> RECORDED DATA
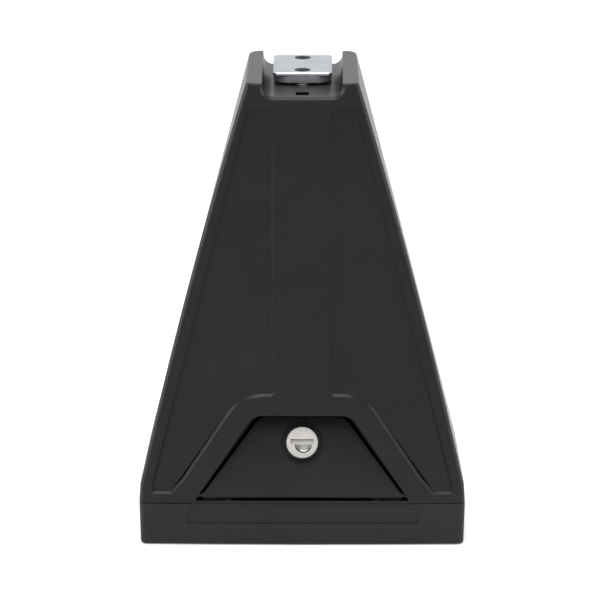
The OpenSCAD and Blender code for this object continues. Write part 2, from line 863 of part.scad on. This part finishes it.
module flat_washer(t, outer_d, inner_d) {
    difference() {
        cylinder(h = t, d = outer_d);
        translate([0, 0, -over]) cylinder(h = t + 2 * over, d = inner_d);
    }
}

module bolt_washer(which) {
    color(dull_steel)
    translate([0, bolt_y[which], portal_under_z - washer_t])
        flat_washer(washer_t, washer_d, bolt_d + 2 * bolt_clearance);
}

module shell_screw(sx, sy) {
    shank = plate_t + shell_pilot_depth - over;
    socket_w = 2.5;
    socket_h = 1.3;
    color(dull_steel)
    translate([sx * boss_x, sy * boss_y, plate_z])
        difference() {
            union() {
                cylinder(h = shank, d = shell_screw_d);
                translate([0, 0, -screw_head_h]) cylinder(h = screw_head_h, d = screw_head_d);
            }
            translate([0, 0, -screw_head_h - over])
                cylinder(h = socket_h + over, d = socket_w, $fn = 6);
        }
}

module foot_screw(sx, which) {
    color(dull_steel)
    translate([sx * foot_screw_x, foot_screw_y[which], plate_z]) {
        cylinder(h = foot_head_h, d1 = foot_screw_d + 2 * foot_head_h, d2 = foot_screw_d);
        cylinder(h = plate_t + portal_t + foot_nut_h + over, d = foot_screw_d);
    }
}

module hex_nut(across, h, hole_d) {
    difference() {
        intersection() {
            rotate([0, 0, 30]) cylinder(h = h, d = across / cos(30), $fn = 6);
            cylinder(h = h, d1 = across * 1.05 + h, d2 = across * 1.05);
        }
        translate([0, 0, -over]) cylinder(h = h + 2 * over, d = hole_d);
    }
}

module foot_nut(sx, which) {
    color(bright_zinc)
    translate([sx * foot_screw_x, foot_screw_y[which], foot_top_z])
        hex_nut(foot_nut_w, foot_nut_h, foot_screw_d + 2 * tight_fit);
}

// Lockable door that leans back in its pocket and turns down on the hinge rod
door_edge = 0.5;
barrel_d = sink_d - 2 * sleeve_wall;
sleeve_d = plug_d + 2 * run_fit + 2 * sleeve_wall;
sink_floor = hinge_r - sink_depth;
flange_t = 1.2;
face_foot = sink_floor + flange_t + slide_gap;
lock_rear = -hinge_r - lock_back;

module door() {
    rib_h = 3.5;
    color(moulded_black)
    on_door() difference() {
        union() {
            translate([0, 0, -hinge_r])
                eased_plate(rounded([
                    [-door_foot_x, 0, 0],
                    [door_foot_x, 0, 0],
                    [door_head_x, door_len, window_r - over],
                    [-door_head_x, door_len, window_r - over]
                ]), door_t, door_edge);
            translate([-door_foot_x + door_edge, 0, 0]) rotate([0, 90, 0])
                cylinder(h = 2 * (door_foot_x - door_edge), r = hinge_r);
            translate([0, lock_up, lock_rear]) cylinder(h = lock_back + hinge_r, d = barrel_d);
            for (s = [left, right])
                translate([s * lock_face_d - rib_t / 2, hinge_r + over, -hinge_r - rib_h])
                    cube([rib_t, lock_up, rib_h + over]);
        }
        translate([0, lock_up, sink_floor]) cylinder(h = door_t, d = sink_d);
        translate([0, lock_up, lock_rear - over])
            cylinder(h = lock_back + door_t + over, d = sleeve_d + 2 * tight_fit);
        translate([-door_foot_x - over, 0, 0]) rotate([0, 90, 0])
            cylinder(h = 2 * (door_foot_x + over), d = rod_d + 2 * run_fit);
    }
}

module lock_housing() {
    flange_d = sleeve_d + 1.4;
    color(rubber_black)
    on_door() translate([0, lock_up, 0]) difference() {
        union() {
            translate([0, 0, lock_rear]) cylinder(h = sink_floor - lock_rear, d = sleeve_d);
            translate([0, 0, sink_floor]) cylinder(h = flange_t, d = flange_d);
        }
        translate([0, 0, lock_rear - over])
            cylinder(h = sink_floor - lock_rear + flange_t + 2 * over, d = plug_d + 2 * run_fit);
    }
}

// Silver lock core: domed face with its key slot, plug, square and threaded end
tang_w = 6;
stub_d = 5;
cam_rear = lock_rear - slide_gap - cam_t;
cam_nut_w = 8;
cam_nut_h = 3.8;
key_slot_w = 10.6;
key_slot_h = 2.5;
key_slot_depth = 2.6;
key_well_r = 3.85;
key_well_depth = 1.2;
index_x = 1.8;
index_y = 4.9;

module lock_core() {
    face_r = lock_face_d / 2;
    face_top = hinge_r + lock_proud;
    face_round = 0.9;
    color(lock_silver)
    on_door() translate([0, lock_up, 0]) difference() {
        union() {
            translate([0, 0, face_foot])
                rotate_extrude() polygon(rounded([
                    [0, 0, 0],
                    [face_r, 0, mould_edge],
                    [face_r, face_top - face_foot, face_round],
                    [0, face_top - face_foot + mould_edge, 0]
                ]));
            translate([0, 0, lock_rear - slide_gap])
                cylinder(h = face_foot - lock_rear + over, d = plug_d);
            translate([-tang_w / 2, -tang_w / 2, cam_rear]) cube([tang_w, tang_w, cam_t + over]);
            translate([0, 0, cam_rear - cam_nut_h - over / 2])
                cylinder(h = cam_nut_h + over, d = stub_d);
        }
        translate([0, 0, face_top + over - key_slot_depth / 2])
            cube([key_slot_w, key_slot_h, key_slot_depth + 2 * over], center = true);
        intersection() {
            translate([over / 2, -key_slot_h / 2, face_top - key_well_depth])
                cylinder(h = 2 * over + key_well_depth, r = key_well_r);
            translate([-lock_face_d / 2, -lock_face_d, face_top - 2 * key_well_depth])
                cube([lock_face_d, lock_face_d, 2 * lock_face_d]);
        }
        translate([index_x, index_y, face_top - mould_edge])
            cylinder(h = 2 * over, r = mould_edge);
    }
}

module lock_cam() {
    hub_r = 5.5;
    color(bright_zinc)
    on_door() translate([0, lock_up, cam_rear]) linear_extrude(cam_t) difference() {
        union() {
            circle(r = hub_r);
            translate([0, -cam_w / 2]) square([cam_reach - cam_w / 2, cam_w]);
            translate([cam_reach - cam_w / 2, 0]) circle(d = cam_w);
        }
        square(tang_w + 2 * run_fit, center = true);
    }
}

module cam_nut() {
    color(bright_zinc)
    on_door() translate([0, lock_up, cam_rear]) mirror([0, 0, 1])
        hex_nut(cam_nut_w, cam_nut_h, stub_d + 2 * tight_fit);
}

// Bright strip and dull block that grip the load bar's channel
module clamp_strip() {
    strip_edge = 0.35;
    color(bright_zinc)
    difference() {
        translate([0, clamp_back, strip_z])
            eased_plate(round_box([strip_w, strip_len], strip_r), strip_t, strip_edge);
        for (y = bolt_y)
            translate([0, y, strip_z - over])
                cylinder(h = strip_t + 2 * over, d = bolt_d + 2 * run_fit);
    }
}

module clamp_block() {
    block_edge = 0.5;
    color(dull_steel)
    difference() {
        translate([0, clamp_back, block_z])
            eased_plate(round_box([strip_w - mould_edge, strip_len - mould_edge], block_r), block_t, block_edge);
        for (y = bolt_y)
            translate([0, y, block_z - over])
                cylinder(h = block_t + 2 * over, d = bolt_d + 2 * run_fit);
    }
}

module clamp_bolt(which) {
    socket_depth = 4.5;
    head_edge = 0.6;
    head_r = bolt_head_d / 2;
    color(dull_steel)
    translate([0, bolt_y[which], bolt_head_top]) difference() {
        union() {
            translate([0, 0, -bolt_head_h])
                rotate_extrude() polygon([
                    [0, 0],
                    [head_r - head_edge, 0],
                    [head_r, head_edge],
                    [head_r, bolt_head_h],
                    [0, bolt_head_h]
                ]);
            cylinder(h = bolt_tip_z - bolt_head_top, d = bolt_d);
        }
        translate([0, 0, -bolt_head_h - over])
            cylinder(h = socket_depth + over, d = bolt_socket_w / cos(30), $fn = 6);
    }
}

module retaining_washer(which) {
    color(dull_steel)
    translate([0, bolt_y[which], floor_z + slide_gap])
        flat_washer(clamp_lift - 2 * slide_gap, ring_d, bolt_d + 2 * tight_fit);
}

tower_shell();
base_pad();
base_plate();
portal_frame();
hinge_rod();
bolt_washer(0);  // bolt_washer_front
bolt_washer(1);  // bolt_washer_rear
shell_screw(left, front);  // shell_screw_front_left
shell_screw(right, front);  // shell_screw_front_right
shell_screw(left, rear);  // shell_screw_rear_left
shell_screw(right, rear);  // shell_screw_rear_right
foot_screw(left, 0);  // foot_screw_front_left
foot_screw(right, 0);  // foot_screw_front_right
foot_screw(left, 1);  // foot_screw_rear_left
foot_screw(right, 1);  // foot_screw_rear_right
foot_nut(left, 0);  // foot_nut_front_left
foot_nut(right, 0);  // foot_nut_front_right
foot_nut(left, 1);  // foot_nut_rear_left
foot_nut(right, 1);  // foot_nut_rear_right
door();
lock_housing();
lock_core();
lock_cam();
cam_nut();
clamp_strip();
clamp_block();
clamp_bolt(0);  // clamp_bolt_front
clamp_bolt(1);  // clamp_bolt_rear
retaining_washer(0);  // retaining_washer_front
retaining_washer(1);  // retaining_washer_rear
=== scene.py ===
import math

import bmesh
import bpy
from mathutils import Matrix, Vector


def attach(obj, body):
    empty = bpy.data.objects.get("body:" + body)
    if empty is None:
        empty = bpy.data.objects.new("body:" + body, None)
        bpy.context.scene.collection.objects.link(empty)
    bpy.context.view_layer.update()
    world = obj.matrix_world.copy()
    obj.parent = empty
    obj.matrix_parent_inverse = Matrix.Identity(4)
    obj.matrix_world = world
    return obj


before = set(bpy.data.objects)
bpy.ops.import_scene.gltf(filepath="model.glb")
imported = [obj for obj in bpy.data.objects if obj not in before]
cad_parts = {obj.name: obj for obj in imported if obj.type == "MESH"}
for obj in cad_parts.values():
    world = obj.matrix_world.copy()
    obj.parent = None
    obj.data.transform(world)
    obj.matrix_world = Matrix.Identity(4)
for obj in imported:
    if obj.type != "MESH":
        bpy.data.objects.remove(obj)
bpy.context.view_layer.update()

# The tower is one injection moulding in black plastic with a fine satin grain.
# Its edges are rounded in the mould, and its faces carry a faint unevenness of sheen.
def node_group(name, inputs, outputs):
    """An empty shader group with its named sockets, each input with its usual value."""
    group = bpy.data.node_groups.new(name, "ShaderNodeTree")
    for socket, kind, value in inputs:
        made = group.interface.new_socket(socket, in_out="INPUT", socket_type=kind)
        if value is not None:
            made.default_value = value
    for socket, kind in outputs:
        group.interface.new_socket(socket, in_out="OUTPUT", socket_type=kind)
    return group, group.nodes.new("NodeGroupInput"), group.nodes.new("NodeGroupOutput")


def noise(tree, vector, scale, detail=2.0, roughness=0.5):
    """A noise texture in real metres."""
    node = tree.nodes.new("ShaderNodeTexNoise")
    node.inputs["Scale"].default_value = scale
    node.inputs["Detail"].default_value = detail
    node.inputs["Roughness"].default_value = roughness
    tree.links.new(vector, node.inputs["Vector"])
    return node.outputs["Fac"]


def spread(tree, value, low, high):
    """Stretches a mask so that low becomes 0 and high becomes 1."""
    node = tree.nodes.new("ShaderNodeMapRange")
    tree.links.new(value, node.inputs["Value"])
    node.inputs["From Min"].default_value = low
    node.inputs["From Max"].default_value = high
    return node.outputs["Result"]


def sum_of(tree, a, b, operation="ADD"):
    """Two values put together by a sum, a product or another plain operation."""
    node = tree.nodes.new("ShaderNodeMath")
    node.operation = operation
    for socket, value in zip(node.inputs, (a, b)):
        if isinstance(value, bpy.types.NodeSocket):
            tree.links.new(value, socket)
        else:
            socket.default_value = value
    return node.outputs[0]


def moulded_grain_group():
    """Grain, sheen and dust of a moulded plastic face; faces that look up are lighter, with settled dust
    and with painted top light.
    """
    group, source, out = node_group(
        "moulded grain",
        [("Colour", "NodeSocketColor", (0.03, 0.03, 0.03, 1)),
         ("Dust And Top Light Colour", "NodeSocketColor", (0.08, 0.08, 0.08, 1)),
         ("Dust", "NodeSocketFloat", 0.3),
         ("Roughness", "NodeSocketFloat", 0.45),
         ("Grain Size", "NodeSocketFloat", 2200.0),
         ("Grain Depth", "NodeSocketFloat", 0.00002)],
        [("Colour", "NodeSocketColor"), ("Roughness", "NodeSocketFloat"), ("Normal", "NodeSocketVector")])
    where = group.nodes.new("ShaderNodeTexCoord").outputs["Object"]
    patches = noise(group, where, 22, 4, 0.6)
    fine = group.nodes.new("ShaderNodeTexNoise")
    fine.inputs["Detail"].default_value = 3
    group.links.new(where, fine.inputs["Vector"])
    group.links.new(source.outputs["Grain Size"], fine.inputs["Scale"])
    specks = spread(group, noise(group, where, 900, 2, 0.7), 0.66, 0.8)
    cloud = spread(group, patches, 0.35, 0.75)
    facing = group.nodes.new("ShaderNodeSeparateXYZ")
    group.links.new(group.nodes.new("ShaderNodeNewGeometry").outputs["Normal"], facing.inputs["Vector"])
    # Faces that look up take the lighter tint: settled dust, and also painted light from above.
    lying = spread(group, facing.outputs["Z"], 0.8, 1.0)
    settled_dust_and_top_light = sum_of(group, sum_of(group, cloud, 0.5), lying, "MULTIPLY")
    speckled = sum_of(group, cloud, specks)
    dust_and_top_light_mask = sum_of(group, speckled, source.outputs["Dust"], "MULTIPLY")
    dust_and_top_light_mask = sum_of(group, dust_and_top_light_mask, settled_dust_and_top_light)
    tint = group.nodes.new("ShaderNodeMix")
    tint.data_type = "RGBA"
    group.links.new(dust_and_top_light_mask, tint.inputs["Factor"])
    group.links.new(source.outputs["Colour"], tint.inputs["A"])
    group.links.new(source.outputs["Dust And Top Light Colour"], tint.inputs["B"])
    group.links.new(tint.outputs["Result"], out.inputs["Colour"])
    sheen = sum_of(group, sum_of(group, patches, -0.5), 0.12, "MULTIPLY")
    pores = sum_of(group, sum_of(group, fine.outputs["Fac"], -0.5), 0.1, "MULTIPLY")
    rough = sum_of(group, sum_of(group, source.outputs["Roughness"], sheen), pores)
    group.links.new(rough, out.inputs["Roughness"])
    bump = group.nodes.new("ShaderNodeBump")
    group.links.new(fine.outputs["Fac"], bump.inputs["Height"])
    group.links.new(source.outputs["Grain Depth"], bump.inputs["Distance"])
    group.links.new(bump.outputs["Normal"], out.inputs["Normal"])
    return group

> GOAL
Transcribe nothing but the lines from the line with "lock_core();" through the line with "obj.data.transform(world)", reproducing each exactly.

> ANSWER
lock_core();
lock_cam();
cam_nut();
clamp_strip();
clamp_block();
clamp_bolt(0);  // clamp_bolt_front
clamp_bolt(1);  // clamp_bolt_rear
retaining_washer(0);  // retaining_washer_front
retaining_washer(1);  // retaining_washer_rear
=== scene.py ===
import math

import bmesh
import bpy
from mathutils import Matrix, Vector


def attach(obj, body):
    empty = bpy.data.objects.get("body:" + body)
    if empty is None:
        empty = bpy.data.objects.new("body:" + body, None)
        bpy.context.scene.collection.objects.link(empty)
    bpy.context.view_layer.update()
    world = obj.matrix_world.copy()
    obj.parent = empty
    obj.matrix_parent_inverse = Matrix.Identity(4)
    obj.matrix_world = world
    return obj


before = set(bpy.data.objects)
bpy.ops.import_scene.gltf(filepath="model.glb")
imported = [obj for obj in bpy.data.objects if obj not in before]
cad_parts = {obj.name: obj for obj in imported if obj.type == "MESH"}
for obj in cad_parts.values():
    world = obj.matrix_world.copy()
    obj.parent = None
    obj.data.transform(world)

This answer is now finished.